President Joe Biden was expected to announce Monday that the United States has killed Al-Qaeda chief Ayman al-Zawahiri, one of the world's most wanted terrorists and suspected mastermind of the September 11, 2001 attacks.
The New York Times, Washington Post and CNN were among outlets reporting that Zawahiri was the target of what the White House announced was a "successful" operation against a top-level target in Afghanistan.
Biden was to deliver a televised address on the operation at 2330 GMT.
Zawahiri, an Egyptian surgeon who grew up in a comfortable Cairo household before turning to violent radicalism, had been on the run for 20 years since the 9/11 attacks that killed nearly 3,000 people in the United States.
He took over Al-Qaeda after Osama bin Laden was killed by US special forces in Pakistan in 2011, and had a $25 million US bounty on his head.
A senior US official said the US had carried out a "successful" operation against a "significant" Al-Qaeda target in Afghanistan over the weekend.
It would be the first known over-the-horizon strike by the United States on an Al-Qaeda target in Afghanistan since American forces withdrew from the country on August 31, 2021.
US officials did not clarify where in Afghanistan the strike took place.
On Saturday morning the Afghan interior ministry denied reports circulating on social media of a drone strike in Kabul, telling AFP a rocket struck "an empty house" in the capital, causing no casualties.
Early Tuesday in Kabul, however, Taliban spokesman Zabihullah Mujahid tweeted that an "aerial attack" was carried out on a residence in the Sherpur area of the city.
"The nature of the incident was not revealed at first. The security and intelligence agencies of the Islamic Emirate investigated the incident and found in their preliminary investigations that the attack was carried out by American drones," his tweet said.
In recent months the Taliban have largely barred media from covering the aftermath of security incidents and frequently deny or downplay any casualties.
The news comes a week before the first anniversary of the final withdrawal of US troops from Afghanistan, leaving the country in the control of the Taliban insurgency that fought Western forces over the preceding two decades.

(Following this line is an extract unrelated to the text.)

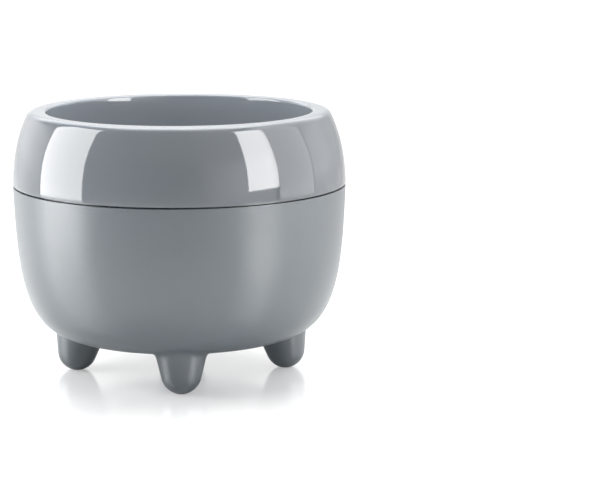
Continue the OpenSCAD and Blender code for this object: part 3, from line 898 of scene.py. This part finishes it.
# %% World
world = bpy.data.worlds.new("studio")
bpy.context.scene.world = world
world.use_nodes = True
nodes, links = world.node_tree.nodes, world.node_tree.links
coords = nodes.new("ShaderNodeTexCoord")
split = nodes.new("ShaderNodeSeparateXYZ")
links.new(coords.outputs["Generated"], split.inputs["Vector"])


def world_math(operation, *values):
    node = nodes.new("ShaderNodeMath")
    node.operation = operation
    for socket, value in zip(node.inputs, values):
        if isinstance(value, (int, float)):
            socket.default_value = value
        else:
            links.new(value, socket)
    return node.outputs[0]


def world_mix(share, a):
    """Mixes two colours of the world. The second one is set by the caller."""
    node = nodes.new("ShaderNodeMix")
    node.data_type = "RGBA"
    links.new(share, node.inputs["Factor"])
    links.new(a, node.inputs["A"])
    return node


def round_the_room(stops):
    """A brightness that changes with the bearing: 0 is the front, 90 the right and -90 the left."""
    ramp = nodes.new("ShaderNodeValToRGB")
    links.new(bearing, ramp.inputs["Fac"])
    elements = ramp.color_ramp.elements
    for degrees, value in stops[1:-1]:
        elements.new(degrees / 360 + 0.5).color = (value, value, value, 1)
    for element, value in ((elements[0], stops[0][1]), (elements[-1], stops[-1][1])):
        element.color = (value, value, value, 1)
    return ramp.outputs["Color"]


away = world_math("MULTIPLY", split.outputs["Y"], -1.0)
angle = world_math("ARCTAN2", split.outputs["X"], away)
bearing = world_math("ADD", world_math("DIVIDE", angle, 2 * math.pi), 0.5)
WALL_STOPS = [(-180, 1.0), (-170, 1.1), (-160, 1.1), (-136, 2.2), (-112, 2.1), (-106, 0.0),
              (-4, 0.0), (12, 0.4), (26, 1.4), (44, 2.3), (68, 2.3), (69, 0.0), (104, 0.0),
              (104.6, 3.0), (120, 2.4), (134, 1.4), (150, 0.8), (170, 0.9), (180, 1.0)]
UPPER_STOPS = [(-180, 2.5), (-150, 2.2), (-135, 0.0), (-40, 0.0), (0, 0.4), (30, 1.0), (54, 1.2),
               (68, 1.2), (69, 0.0), (104, 0.0), (104.6, 2.0), (135, 1.7), (180, 2.5)]
WALL_TOP, UPPER_FOOT = 14, 24
height = nodes.new("ShaderNodeMapRange")
height.inputs["From Min"].default_value = math.sin(math.radians(WALL_TOP))
height.inputs["From Max"].default_value = math.sin(math.radians(UPPER_FOOT))
links.new(split.outputs["Z"], height.inputs["Value"])
room = world_mix(height.outputs["Result"], round_the_room(WALL_STOPS))
links.new(round_the_room(UPPER_STOPS), room.inputs["B"])
path = nodes.new("ShaderNodeLightPath")
seen = world_mix(path.outputs["Is Camera Ray"], room.outputs["Result"])
seen.inputs["B"].default_value = (1, 1, 1, 1)
links.new(seen.outputs["Result"], nodes["Background"].inputs["Color"])
print("nodes in the world:", len(nodes))

# %% [markdown]
# ## Lamps
# Two upright soft boxes draw the two bars on the band. The left one lights the matt pot as well, and its
# bar still has to be brighter than that light is. So a second lamp, the glare, stands 2 cm behind it:
# in one plane the two would hide each other. The lamps at the right serve the gloss, as if a flag kept
# most of their light off the matt pot. A broad lamp hangs high up behind the planter and is tilted to
# the front. It lights the rim and the table. One helper makes them all, and a lamp is given by bearing,
# distance, width, lower edge, upper edge and brightness.

# %% Soft boxes


def soft_box(name, degrees, distance, width, low, high, radiance):
    """A rectangular lamp that stands upright at a bearing and faces the planter."""
    data = bpy.data.lights.new(name, "AREA")
    data.shape = "RECTANGLE"
    data.size = width
    data.size_y = high - low
    data.energy = radiance * width * (high - low) * math.pi
    lamp = bpy.data.objects.new(name, data)
    bpy.context.collection.objects.link(lamp)
    a = math.radians(degrees)
    lamp.location = (distance * math.sin(a), -distance * math.cos(a), (low + high) / 2)
    lamp.rotation_euler = (math.radians(90), 0, a)
    return lamp


LAMPS = [("left_soft_box", -85.3, 1.0, 0.70, -0.03, 1.1, 4.7),
         ("left_glare", -85.3, 1.02, 0.714, -0.03, 1.12, 5.8),
         ("right_soft_box", 57.0, 1.2, 0.49, 0.12, 1.2, 12.6),
         ("right_wall", 84.9, 1.3, 0.74, -0.1, 2.2, 3.5),
         ("overhead_soft_box", 180.0, 0.3, 1.1, 0.75, 1.75, 4.0)]
OVERHEAD_TILT = math.radians(-12)
lamps = {row[0]: soft_box(*row) for row in LAMPS}
lamps["overhead_soft_box"].rotation_euler = (OVERHEAD_TILT, 0, 0)
for name in ("left_glare", "right_soft_box", "right_wall"):
    lamps[name].visible_diffuse = False
print("soft boxes:", len(lamps))

# %% [markdown]
# The inside of the pot lies in its own shade. A small lamp over the mouth opens it up, and it doesn't
# show in the gloss. It hangs 15 cm above the rim. From much higher little of its light would get in, and
# from much lower it would be inside the pot when that is lifted out. The camera sees none of the lamps.

# %% Lamp over the mouth
MOUTH_TILT = math.radians(12)
mouth_lamp = soft_box("mouth_lamp", 0.0, 0.0, 0.12, 0.25, 0.37, 8.6)
mouth_lamp.rotation_euler = (0, MOUTH_TILT, 0)
mouth_lamp.visible_glossy = False
for lamp in [*lamps.values(), mouth_lamp]:
    lamp.visible_camera = False
print("the mouth lamp hangs", round((mouth_lamp.location.z - RIM_H) / MM), "mm above the rim")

The US withdrew after the Taliban promised not to allow Afghanistan to be used again as a launchpad for international jihadism, but experts believe the group never broke their ties with Al-Qaeda.
- Doctor turned jihadist
Zawahiri, 71, lacked the potent charisma that helped bin Laden rally jihadists around the world, but willingly channelled his analytical skills into the Al-Qaeda cause.
He was believed to be the main strategist -- the real mastermind who steered operations, including the September 11 attacks, as well as bin Laden's personal doctor.
Zawahiri's father was a renowned physician and his grandfather a prayer leader at Cairo's Al-Azhar institute, the highest authority for Sunni Muslims.
He became involved with Egypt's radical Muslim community at a young age and published several books on Islamic fundamentalism, which came for many to symbolize the radical Islamist movement.
He left Egypt in the mid-1980s and headed for Pakistan's northwestern city of Peshawar where the resistance to the Soviet occupation of Afghanistan was based.
It was at that time, when thousands of Islamist fighters flooded into Afghanistan during the 1980s, that Zawahiri and bin Laden met.
In the early 1990s Zawahiri is believed to have lived in Europe before joining bin Laden in Sudan or Afghanistan.
In 1998 he was one of five signatories to bin Laden's "fatwa" calling for attacks against Americans and he began appearing regularly at the Al-Qaeda leader's side.